Internal, lithology-based reflectivity properties and their variations within the sandstone column, although weak, are still identifiable in many cases. The seismic waveforms related to the unconformity are highly variable. Contact(s) between fresh sandstone and comparable basement rocks generate strong and simple seismic signals. Interfaces between altered sandstone and variably-altered basement segments (regolith) all reduce the strength of the reflectivity; and in combination with zones of fracture density variations, lead to complex multi-cycle wave patterns. Core sample analyses reveal that certain, moderately dipping lithological variations in the basement can be recognized seismically.
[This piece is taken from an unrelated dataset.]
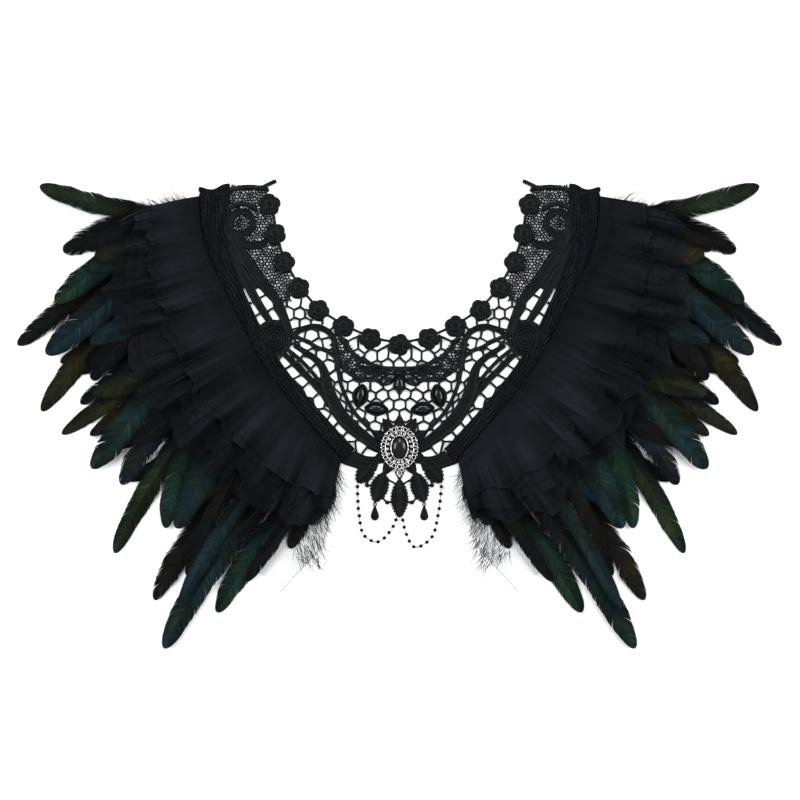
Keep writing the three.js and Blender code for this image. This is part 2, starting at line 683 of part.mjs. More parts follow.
// All the feathers of a layer, with the place of the quill and of the tip.
function layerFeathers(layer) {
  const long = FEATHERS.filter((f) => f.layer === layer);
  const short = FILLERS.filter((f) => f.layer === layer).flatMap(({ count, from, to, reach, width }) =>
    Array.from({ length: count }, (_, i) => {
      const seam = from + ((to - from) * (i + 0.5)) / count;
      const tip = wingPoint(seam, featherReach(seam) * (reach + 0.08 * (scatter(i, layer) - 0.5)));
      const bend = 0.12 * (scatter(layer, i + 7) - 0.5);
      return { seam, tipX: tip.x, tipY: tip.y, width, bend, layer, filler: true };
    }),
  );
  const taken = [];
  for (const f of [...long, ...short].sort((a, b) => a.seam - b.seam)) {
    const last = taken.at(-1);
    taken.push({ ...f, seam: last ? Math.max(f.seam, last.seam + 0.022) : f.seam });
  }
  return taken;
}

// Half the width of a feather at a share of its length.
function featherHalf(width, u) {
  const quill = 1.1;
  const body = smooth((u - 0.06) / 0.36);
  const tip = Math.sqrt(Math.max(0, 1 - Math.max(0, (u - 0.7) / 0.3) ** 2.2));
  return quill * (1 - body) * tip + (width / 2) * body * tip;
}

// The middle line of a feather, from inside its tape to its tip.
function featherLine(f) {
  const root = wingPoint(f.seam, TAPE_TO - 2);
  const tip = new THREE.Vector2(f.tipX, f.tipY);
  const along = tip.clone().sub(root);
  const side = new THREE.Vector2(-along.y, along.x);
  const middle = root.clone().add(tip).multiplyScalar(0.5).addScaledVector(side, f.bend * 2);
  return new THREE.QuadraticBezierCurve(root, middle, tip);
}

// Gives each feather of a layer the lowest of a few levels where it crosses none that
// is there already.
function levelled(feathers) {
  const SHARES = Array.from({ length: 15 }, (_, i) => (i + 1) / 15);
  const placed = [];
  for (const f of feathers) {
    const line = featherLine(f);
    const spots = SHARES.map((u) => ({ p: line.getPoint(u), half: featherHalf(f.width, u) }));
    const crosses = (other) =>
      other.spots.some((a) => spots.some((b) => a.p.distanceTo(b.p) < 0.93 * (a.half + b.half) + 0.8));
    const used = new Set(placed.filter(crosses).map((other) => other.level));
    let level = 0;
    while (used.has(level)) level++;
    placed.push({ ...f, line, spots, level });
  }
  return placed;
}

// One feather: a blade that is flat below and rises to its shaft.
function blade(f) {
  const LEVELS = 3; // of each layer
  const start = tapeHeight(f.layer) + 0.05 * f.level + 0.04 * scatter(Math.round(f.seam * 100), f.layer);
  const own = 2 + QUILL_LEVEL * (LEVELS * f.layer + f.level);
  const long = f.line.getLength();
  const outer = f.filler ? [0.6, 0.9, 1] : [0.4, 0.72, 0.92, 1];
  const shares = [0, IN_TAPE / long, (IN_TAPE + SPREAD_LENGTH) / long, ...outer];
  const rings = shares.map((u) => {
    const p = f.line.getPoint(u);
    const along = f.line.getTangent(u);
    const half = Math.max(featherHalf(f.width, u), 0.35);
    const risen = Math.min(1, Math.max(0, (u * long - IN_TAPE) / SPREAD_LENGTH));
    const z = (start + (own - start) * risen) * settling(p.x, p.y);
    const thick = u === 1 ? 0.15 : BLADE_HALF * (1 - 0.45 * u);
    return [
      new THREE.Vector3(p.x - along.y * half, p.y + along.x * half, z - thick),
      new THREE.Vector3(p.x, p.y, z + thick),
      new THREE.Vector3(p.x + along.y * half, p.y - along.x * half, z - thick),
    ];
  });
  return closedLoft(rings);
}

// The tape that a layer's quills are sewn into.
function tape(layer) {
  const z = tapeHeight(layer);
  const rings = Array.from({ length: 10 }, (_, i) => {
    const s = WING_START + ((WING_END - WING_START) * i) / 9;
    const a = wingPoint(s, TAPE_FROM);
    const b = wingPoint(s, TAPE_TO);
    const low = z - TAPE_THICK / 2;
    const high = z + TAPE_THICK / 2;
    return [
      new THREE.Vector3(a.x, a.y, low),
      new THREE.Vector3(b.x, b.y, low),
      new THREE.Vector3(b.x, b.y, high),
      new THREE.Vector3(a.x, a.y, high),
    ];
  });
  return closedLoft(rings);
}

function featherLayer(layer) {
  const blades = levelled(layerFeathers(layer)).map((f) => solid(blade(f)));
  return largest(wasm.Manifold.union([solid(tape(layer)), ...blades]));
}

// The jewels.

// A cut stone: a girdle, a smaller table above it and a flat back.
function cutStone(outline, scale, z0, height) {
  const middle = outline.reduce((a, p) => a.add(p), new THREE.Vector2()).divideScalar(outline.length);
  const ring = (share, z) => outline.map((p) => {
    const q = p.clone().sub(middle).multiplyScalar(share).add(middle);
    return new THREE.Vector3(q.x, q.y, z);
  });
  return closedLoft([ring(0.9, z0), ring(1, z0 + 0.3 * height), ring(scale, z0 + height)]);
}

function broochFrame() {
  const { at, halfWidth, halfLength, thick, lobes } = BROOCH;
  const FINIAL = 7; // the point below the frame
  const count = lobes * 2;
  const outer = Array.from({ length: count }, (_, i) => {
    const a = (2 * Math.PI * i) / count;
    const lobe = 1 + 0.05 * Math.cos(lobes * a);
    const point = Math.exp(-(((a - 1.5 * Math.PI) / 0.2) ** 2)) * FINIAL;
    return new THREE.Vector2(
      at[0] + halfWidth * lobe * Math.cos(a),
      at[1] + (halfLength * lobe + point) * Math.sin(a),
    );
  });
  const inner = ovalOutline(at, BROOCH_STONE.halfWidth + SEAM_GAP + 0.1, BROOCH_STONE.halfLength + SEAM_GAP + 0.1, 12);
  const z0 = ON_MOTIFS;
  const raised = ovalOutline(at, halfWidth * 0.76, halfLength * 0.78, 16);
  const base = solid(plate(outer, z0, z0 + thick * 0.6, inner));
  return largest(base.add(solid(plate(raised, z0, z0 + thick, inner))));
}

function ovalOutline([x, y], halfWidth, halfLength, count) {
  return roundOutline(0, 0, count, () => 1).map(
    (p) => new THREE.Vector2(x + p.x * halfWidth, y + p.y * halfLength),
  );
}

function broochStone() {
  const { halfWidth, halfLength, height } = BROOCH_STONE;
  const outline = ovalOutline(BROOCH.at, halfWidth, halfLength, 12);
  return cutStone(outline, 0.55, ON_MOTIFS, height);
}

function navetteStone(leaf) {
  const outline = leafOutline({ ...leaf, length: STONE.length, width: STONE.width }, 3);
  return cutStone(outline, 0.5, ON_MOTIFS, STONE.height);
}

// A string of small beads, as a plain tube that lies on the surface.
function beadString(points) {
  const SIDES = 8;
  const STEPS = 17;
  const path = new THREE.CatmullRomCurve3(points.map(([x, y]) => new THREE.Vector3(x, y, BEAD_RADIUS)));
  const section = new THREE.Shape(roundOutline(0, 0, SIDES, () => BEAD_RADIUS, Math.PI / SIDES));
  return new THREE.ExtrudeGeometry(section, { steps: STEPS, extrudePath: path, bevelEnabled: false });
}

// A drop that hangs from a hanging leaf: its link comes down to the leaf's tip, and
// below it is a faceted pear.
function dropBead([x, y]) {
  const PROFILE = [
    { along: 8.3, half: 0.6, z: 1.3 },
    { along: 5, half: 0.8, z: 2.2 },
    { along: 1, half: 2.4, z: 3.3 },
    { along: -2.6, half: 3.2, z: 3.3 },
    { along: -5, half: 1.8, z: 3.3 },
  ];
  const rings = PROFILE.map(({ along, half, z }) =>
    Array.from({ length: 6 }, (_, k) => {
      const a = (Math.PI / 3) * k;
      return new THREE.Vector3(x + half * Math.cos(a), y + along, z + half * Math.sin(a));
    }),
  );
  return closedLoft(rings);
}

// The rolled end of the tie at the shoulder end of the neckline.
function tieEnd() {
  const HALF = 1.5;
  const path = [[-112.5, 196.6], [-109, 198.6], [-104.5, 200]];
  const rings = stations(curveThrough(path), 3).map(({ p, side }) =>
    Array.from({ length: 6 }, (_, k) => {
      const a = (Math.PI / 3) * k;
      const r = HALF * Math.cos(a);
      return new THREE.Vector3(p.x + side.x * r, p.y + side.y * r, HALF + HALF * Math.sin(a));
    }),
  );
  return closedLoft(rings);
}

// The cape.

const finish = (color, roughness, metalness = 0) => new THREE.MeshStandardMaterial({ color, roughness, metalness });
const lace = finish(0x141519, 0.8);
const net = finish(0x17181d, 0.9);
const plume = finish(0x16241f, 0.5);
const silver = finish(0xc9c5bf, 0.3, 0.9);
const jet = finish(0x0b0c0f, 0.1);

const cape = new THREE.Group();

function add(name, geometry, material) {
  const mesh = new THREE.Mesh(geometry, material);
  mesh.name = name;
  cape.add(mesh);
}

// A piece of the left wing and its mirror image.
function addPair(name, geometry, material) {
  add(name + "_left", geometry, material);
  add(name + "_right", mirrored(geometry), material);
}

add("lace_collar", laceCollar(), lace);
addPair("net_panel", netPanel(), net);
["feathers_long", "feathers_middle", "feathers_short"].forEach((name, layer) =>
  addPair(name, featherLayer(layer), plume),
);
for (const ruffle of RUFFLES) addPair(ruffle.name, ruffleSheet(ruffle), net);
addPair("tie_end", tieEnd(), lace);
add("brooch_frame", broochFrame(), silver);
add("brooch_stone", broochStone(), jet);
STONE_LEAVES.forEach((leaf, i) => addPair(`stone_${i + 1}`, navetteStone(leaf), jet));
add("stone_middle", navetteStone(MIDDLE_STONE_LEAF), jet);
for (const [name, points] of Object.entries(BEAD_STRINGS)) add(name, beadString(points), jet);
for (const [name, at] of Object.entries(DROPS)) add(name, dropBead(at), jet);

// The origin goes under the middle of the cape.
const box = new THREE.Box3().setFromObject(cape);
cape.position.y = -(box.min.y + box.max.y) / 2;

export default cape;
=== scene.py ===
"""Looks of the feather cape: guipure lace, gathered net, iridescent rooster feathers, a
silver brooch, cut stones, strings of beads and drops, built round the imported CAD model.
Lengths in the tables are millimetres, as in the part's source."""

import math

import bmesh
import bpy
import numpy as np
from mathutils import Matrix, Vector


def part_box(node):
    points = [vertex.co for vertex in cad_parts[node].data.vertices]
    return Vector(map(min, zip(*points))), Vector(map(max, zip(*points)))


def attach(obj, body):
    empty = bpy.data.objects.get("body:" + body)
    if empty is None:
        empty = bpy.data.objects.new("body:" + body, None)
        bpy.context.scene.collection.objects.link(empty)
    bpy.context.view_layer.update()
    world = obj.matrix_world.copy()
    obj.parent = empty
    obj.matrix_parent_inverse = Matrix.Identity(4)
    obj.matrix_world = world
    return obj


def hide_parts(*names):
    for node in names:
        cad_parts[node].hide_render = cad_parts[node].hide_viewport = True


bl_info = {
    "name": "Feather cape",
    "version": (1, 0, 0),
    "blender": (4, 5, 0),
    "location": "3D View > Sidebar > Feather cape",
    "description": "Builds the lace, net, feathers and jewels of a feather shoulder cape",
    "category": "Object",
}

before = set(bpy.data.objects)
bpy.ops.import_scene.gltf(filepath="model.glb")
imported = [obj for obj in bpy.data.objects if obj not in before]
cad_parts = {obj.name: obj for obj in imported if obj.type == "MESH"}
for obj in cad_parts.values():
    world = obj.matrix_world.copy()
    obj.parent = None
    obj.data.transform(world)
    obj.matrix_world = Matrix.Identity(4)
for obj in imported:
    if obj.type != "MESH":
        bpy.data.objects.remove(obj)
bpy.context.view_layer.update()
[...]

Numerous examples from different regions of the basin illustrate that the seismic method is not only capable of imaging the sub-surface structural environments, but also can map lithological changes within the Athabasca Basin. Seismic attribute analyses of 2D sections and 3D data volumes have great potential in providing additional constraints in mapping and identifying the structurally complex mineralizing systems of the Athabasca unconformity-type uranium deposits.